Apc-Tlc/Indagine su Pompei, Bona e altri trasferita da Roma a Foligno
Gup della Capitale si dichiara incompetente. “Altro stop”
Roma, 3 ott. (Apcom) – Non parte il processo a carico del vecchio gruppo dirigente della Wind. Il giudice dell’udienza preliminare della Capitale si è dichiarato incompetente a decidere e disposto l’invio degli atti dell’inchiesta al gup di Foligno. Il reato, secondo il magistrato romano, sarebbe avvenuto in Umbria e non a Roma, dove aveva sede legale la società di telecomunicazioni. Al centro del procedimento le cosiddette “transazioni tombali” a cui sarebbero stati obbligati diversi agenti della compagnia telefonica. Dopo che nel febbraio scorso il tribunale di Roma aveva rinviato gli atti al pm Mario Dovinola, affinchè modificasse il capo d’imputazione, da violenza privata ad estorsione, è un ulteriore impasse per un chiarimento della vicenda.
Nel fascicolo, risultano iscritti, l’ex amministratore delegato della Wind, Tommaso Pompei, più altri manager, come Fabrizio Bona, Claudio Carrà , Mario Ruggiero e Stefano Azzi.
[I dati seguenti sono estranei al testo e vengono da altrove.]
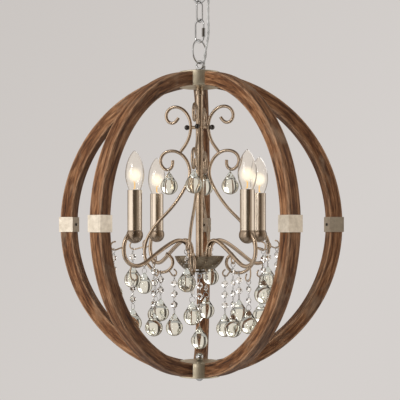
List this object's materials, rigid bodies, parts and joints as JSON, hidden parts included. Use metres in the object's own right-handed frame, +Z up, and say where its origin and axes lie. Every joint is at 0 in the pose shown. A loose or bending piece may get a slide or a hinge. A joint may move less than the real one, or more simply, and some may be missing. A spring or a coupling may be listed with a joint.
{
  "type": "orb chandelier",
  "caption": "Hanging chandelier with a candle fixture and glass strands inside an open orb of bentwood ribs, on a short chain from a round canopy.",
  "frame": {"origin": "middle of the ceiling bracket's top face, in the plane of the ceiling", "axes": "+Z up into the ceiling, -Y towards the viewer, +X to the viewer's right"},
  "size_m": [0.5149, 0.4953, 0.7329],
  "materials": {
    "wood": "warm brown stained timber, weathered, with dark streaks",
    "champagne": "champagne silver with a soft sheen",
    "candle": "vertically brushed champagne steel",
    "cup_metal": "dull bronze-grey",
    "dark_ball": "dark burnished steel",
    "band": "pale champagne leaf, slightly mottled",
    "hub_bronze": "olive bronze",
    "screw": "dark steel screw",
    "chain_steel": "grey bright steel",
    "socket": "pale moulded socket",
    "bulb": "clear glass with a glowing filament",
    "crystal": "clear polished glass on bright wire",
    "clear_cord": "clear sheath over silver conductors",
    "zinc": "zinc plated steel"
  },
  "bodies": {
    "ceiling": {"ceiling_bracket": "zinc", "canopy_nipple": "zinc", "canopy": "chain_steel", "canopy_loop": "chain_steel"},
    "chain_link": {"chain_link": "chain_steel", "cord_4": "clear_cord"},
    "quick_link": {"quick_link": "chain_steel", "cord_3": "clear_cord"},
    "quick_link_sleeve": {"quick_link_sleeve": "chain_steel"},
    "ring": {"hanging_ring": "chain_steel", "cord_2": "clear_cord"},
    "fixture": {"fixture_loop": "chain_steel", "top_hub": "hub_bronze", "bottom_hub": "hub_bronze", "ribs_upper": "wood", "ribs_lower": "wood", "rib_bands": "band", "band_screws": "screw", "stem": "champagne", "threaded_pipe": "zinc", "scroll_rods": "champagne", "rod_studs": "champagne", "ball_nuts": "dark_ball", "bowl": "champagne", "bowl_finial": "champagne", "lamp_arms": "champagne", "lamp_cups": "cup_metal", "candle_sleeves": "candle", "lamp_sockets": "socket", "bulbs": "bulb", "arm_hooks": "champagne", "rod_hooks": "champagne", "bottom_nut": "chain_steel", "bottom_finial": "chain_steel", "cord_1": "clear_cord"},
    "drop_scroll_front": {"drop_scroll_front": "crystal"},
    "strand_rod_side_front": {"strand_rod_side_front": "crystal"},
    "strand_rod_curl_front": {"strand_rod_curl_front": "crystal"},
    "drop_scroll_right": {"drop_scroll_right": "crystal"},
    "strand_rod_side_right": {"strand_rod_side_right": "crystal"},
    "strand_rod_curl_right": {"strand_rod_curl_right": "crystal"},
    "strand_rod_foot_right": {"strand_rod_foot_right": "crystal"},
    "drop_scroll_back": {"drop_scroll_back": "crystal"},
    "strand_rod_side_back": {"strand_rod_side_back": "crystal"},
    "strand_rod_curl_back": {"strand_rod_curl_back": "crystal"},
    "drop_scroll_left": {"drop_scroll_left": "crystal"},
    "strand_rod_side_left": {"strand_rod_side_left": "crystal"},
    "strand_rod_curl_left": {"strand_rod_curl_left": "crystal"},
    "strand_rod_foot_left": {"strand_rod_foot_left": "crystal"},
    "strand_arm_side_right_front": {"strand_arm_side_right_front": "crystal"},
    "strand_arm_foot_right_front": {"strand_arm_foot_right_front": "crystal"},
    "strand_arm_slope_right_front": {"strand_arm_slope_right_front": "crystal"},
    "strand_arm_side_right_back": {"strand_arm_side_right_back": "crystal"},
    "strand_arm_foot_right_back": {"strand_arm_foot_right_back": "crystal"},
    "strand_arm_side_left_back": {"strand_arm_side_left_back": "crystal"},
    "strand_arm_foot_left_back": {"strand_arm_foot_left_back": "crystal"},
    "strand_arm_side_left_front": {"strand_arm_side_left_front": "crystal"},
    "strand_arm_foot_left_front": {"strand_arm_foot_left_front": "crystal"},
    "strand_arm_slope_left_front": {"strand_arm_slope_left_front": "crystal"},
    "strand_centre": {"strand_centre": "crystal"}
  },
  "joints": [
    {"name": "chain_link_swing", "type": "hinge", "parent": "ceiling", "child": "chain_link", "pos_m": [0, 0, -0.073], "axis": [0.8192, -0.5736, 0], "range_deg": [-12, 12], "deforming": ["cord_4"]},
    {"name": "quick_link_swing", "type": "hinge", "parent": "chain_link", "child": "quick_link", "pos_m": [0, 0, -0.1025], "axis": [0.5736, 0.8192, 0], "range_deg": [-12, 12], "deforming": ["cord_3"]},
    {"name": "quick_link_sleeve_travel", "type": "slide", "parent": "quick_link", "child": "quick_link_sleeve", "axis": [0, 0, 1], "range_m": [0, 0.006]},
    {"name": "ring_swing", "type": "hinge", "parent": "quick_link", "child": "ring", "pos_m": [0, 0, -0.13815], "axis": [0.8192, -0.5736, 0], "range_deg": [-12, 12], "deforming": ["cord_2"]},
    {"name": "fixture_swing", "type": "hinge", "parent": "ring", "child": "fixture", "pos_m": [0, 0, -0.17855], "axis": [0.5736, 0.8192, 0], "range_deg": [-12, 12], "deforming": ["cord_1"]},
    {"name": "drop_scroll_front_swing", "type": "hinge", "parent": "fixture", "child": "drop_scroll_front", "pos_m": [-0.00938, -0.05318, -0.36342], "axis": [-0.1736, -0.9848, 0], "range_deg": [-10, 10]},
    {"name": "strand_rod_side_front_swing", "type": "hinge", "parent": "fixture", "child": "strand_rod_side_front", "pos_m": [-0.02077, -0.11778, -0.50285], "axis": [-0.1736, -0.9848, 0], "range_deg": [-10, 10]},
    {"name": "strand_rod_curl_front_swing", "type": "hinge", "parent": "fixture", "child": "strand_rod_curl_front", "pos_m": [-0.01207, -0.06844, -0.54395], "axis": [-0.1736, -0.9848, 0], "range_deg": [-10, 10]},
    {"name": "drop_scroll_right_swing", "type": "hinge", "parent": "fixture", "child": "drop_scroll_right", "pos_m": [0.05318, -0.00938, -0.36342], "axis": [0.9848, -0.1736, 0], "range_deg": [-10, 10]},
    {"name": "strand_rod_side_right_swing", "type": "hinge", "parent": "fixture", "child": "strand_rod_side_right", "pos_m": [0.11778, -0.02077, -0.50285], "axis": [0.9848, -0.1736, 0], "range_deg": [-10, 10]},
    {"name": "strand_rod_curl_right_swing", "type": "hinge", "parent": "fixture", "child": "strand_rod_curl_right", "pos_m": [0.06844, -0.01207, -0.54395], "axis": [0.9848, -0.1736, 0], "range_deg": [-10, 10]},
    {"name": "strand_rod_foot_right_swing", "type": "hinge", "parent": "fixture", "child": "strand_rod_foot_right", "pos_m": [0.04412, -0.00778, -0.54943], "axis": [0.9848, -0.1736, 0], "range_deg": [-10, 10]},
    {"name": "drop_scroll_back_swing", "type": "hinge", "parent": "fixture", "child": "drop_scroll_back", "pos_m": [0.00938, 0.05318, -0.36342], "axis": [0.1736, 0.9848, 0], "range_deg": [-10, 10]},
    {"name": "strand_rod_side_back_swing", "type": "hinge", "parent": "fixture", "child": "strand_rod_side_back", "pos_m": [0.02077, 0.11778, -0.50285], "axis": [0.1736, 0.9848, 0], "range_deg": [-10, 10]},
    {"name": "strand_rod_curl_back_swing", "type": "hinge", "parent": "fixture", "child": "strand_rod_curl_back", "pos_m": [0.01207, 0.06844, -0.54395], "axis": [0.1736, 0.9848, 0], "range_deg": [-10, 10]},
    {"name": "drop_scroll_left_swing", "type": "hinge", "parent": "fixture", "child": "drop_scroll_left", "pos_m": [-0.05318, 0.00938, -0.36342], "axis": [-0.9848, 0.1736, 0], "range_deg": [-10, 10]},
    {"name": "strand_rod_side_left_swing", "type": "hinge", "parent": "fixture", "child": "strand_rod_side_left", "pos_m": [-0.11778, 0.02077, -0.50285], "axis": [-0.9848, 0.1736, 0], "range_deg": [-10, 10]},
    {"name": "strand_rod_curl_left_swing", "type": "hinge", "parent": "fixture", "child": "strand_rod_curl_left", "pos_m": [-0.06844, 0.01207, -0.54395], "axis": [-0.9848, 0.1736, 0], "range_deg": [-10, 10]},
    {"name": "strand_rod_foot_left_swing", "type": "hinge", "parent": "fixture", "child": "strand_rod_foot_left", "pos_m": [-0.04412, 0.00778, -0.54943], "axis": [-0.9848, 0.1736, 0], "range_deg": [-10, 10]},
    {"name": "strand_arm_side_right_front_swing", "type": "hinge", "parent": "fixture", "child": "strand_arm_side_right_front", "pos_m": [0.10322, -0.14206, -0.50185], "axis": [0.5878, -0.809, 0], "range_deg": [-10, 10]},
    {"name": "strand_arm_foot_right_front_swing", "type": "hinge", "parent": "fixture", "child": "strand_arm_foot_right_front", "pos_m": [0.08088, -0.11132, -0.55307], "axis": [0.5878, -0.809, 0], "range_deg": [-10, 10]},
    {"name": "strand_arm_slope_right_front_swing", "type": "hinge", "parent": "fixture", "child": "strand_arm_slope_right_front", "pos_m": [0.05619, -0.07734, -0.52539], "axis": [0.5878, -0.809, 0], "range_deg": [-10, 10]},
    {"name": "strand_arm_side_right_back_swing", "type": "hinge", "parent": "fixture", "child": "strand_arm_side_right_back", "pos_m": [0.14206, 0.10322, -0.50185], "axis": [0.809, 0.5878, 0], "range_deg": [-10, 10]},
    {"name": "strand_arm_foot_right_back_swing", "type": "hinge", "parent": "fixture", "child": "strand_arm_foot_right_back", "pos_m": [0.11132, 0.08088, -0.55307], "axis": [0.809, 0.5878, 0], "range_deg": [-10, 10]},
    {"name": "strand_arm_side_left_back_swing", "type": "hinge", "parent": "fixture", "child": "strand_arm_side_left_back", "pos_m": [-0.10322, 0.14206, -0.50185], "axis": [-0.5878, 0.809, 0], "range_deg": [-10, 10]},
    {"name": "strand_arm_foot_left_back_swing", "type": "hinge", "parent": "fixture", "child": "strand_arm_foot_left_back", "pos_m": [-0.08088, 0.11132, -0.55307], "axis": [-0.5878, 0.809, 0], "range_deg": [-10, 10]},
    {"name": "strand_arm_side_left_front_swing", "type": "hinge", "parent": "fixture", "child": "strand_arm_side_left_front", "pos_m": [-0.14206, -0.10322, -0.50185], "axis": [-0.809, -0.5878, 0], "range_deg": [-10, 10]},
    {"name": "strand_arm_foot_left_front_swing", "type": "hinge", "parent": "fixture", "child": "strand_arm_foot_left_front", "pos_m": [-0.11132, -0.08088, -0.55307], "axis": [-0.809, -0.5878, 0], "range_deg": [-10, 10]},
    {"name": "strand_arm_slope_left_front_swing", "type": "hinge", "parent": "fixture", "child": "strand_arm_slope_left_front", "pos_m": [-0.07734, -0.05619, -0.52539], "axis": [-0.809, -0.5878, 0], "range_deg": [-10, 10]},
    {"name": "strand_centre_swing", "type": "hinge", "parent": "fixture", "child": "strand_centre", "pos_m": [0, 0, -0.55315], "axis": [1, 0, 0], "range_deg": [-10, 10]}
  ]
}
A dare il via agli accertamenti della Guardia di finanza, nel 2005, era stata una denuncia alquanto circostanziata di Giuseppe Burgani, come presidente del Consorzio Piave, in rappresentanza di centinaia di agenzie e società che componevano la rete commerciale di Wind.
Oggetto della questione il presunto mancato pagamento di numerosi contratti da parte dell’azienda e quel che poi ne è seguito.
Una serie di approfondimenti, accompagnati anche a verifiche incrociate tra gli stessi agenti, permise di scoprire come parte dei soldi attesi per il lavoro svolto non venivano versati alle agenzie che avevano stipulato nuovi contratti, ma dirottati verso altre società . L’operazione, secondo le accuse, avrebbe determinato una cospicua perdita per le agenzie coinvolte, e – secondo chi querelò – potrebbe essere servita alla Wind per migliorare i propri bilanci in vista dell’imminente vendita, cosa poi avvenuta con l’acquisto della società da parte di Orascom dell’egiziano Naguib Sawiris.
Di fronte alle proteste degli agenti – secondo l’accusa – la Wind avrebbe imposto una serie di transazioni, obbligandoli di fatto ad accettare una somma di gran lunga inferiore a quella dovuta a titolo di risarcimento. Messi alle strette, e con la prospettiva di restare senza lavoro e di dover licenziare alcune migliaia di dipendenti, gli agenti decisero di dar vita al consorzio Piave.
Sull’intera questione, nella scorsa legislatura, il senatore dell’Udc Maurizio Ronconi aveva presentato diverse interrogazioni parlamentari al ministri dell’Economia e delle Comunicazioni.
In chi ha indagato a Roma, particolare sconcerto ha provocato quanto avvenuto nel corso di un convegno del Consorzio Piave, avvenuto in Puglia, tra il 19 e il 21 settembre del 2004. I dirigenti Wind che parteciparono alla kermesse, secondo il capo d’imputazione, acquisirono i filmati con le persone presenti al congresso, disposero pedinamenti. “Tanto al fine di sottoporre a pressione i partecipanti al consorzio”, scrive il gip Marcella Palmisano, nel decreto di fissazione dell’udienza. Comunque le revoche e disdette, per gli agenti, erano “sfornite di giustificazioni” e azionate “al precipuo scopo intimidatorio e punitivo”.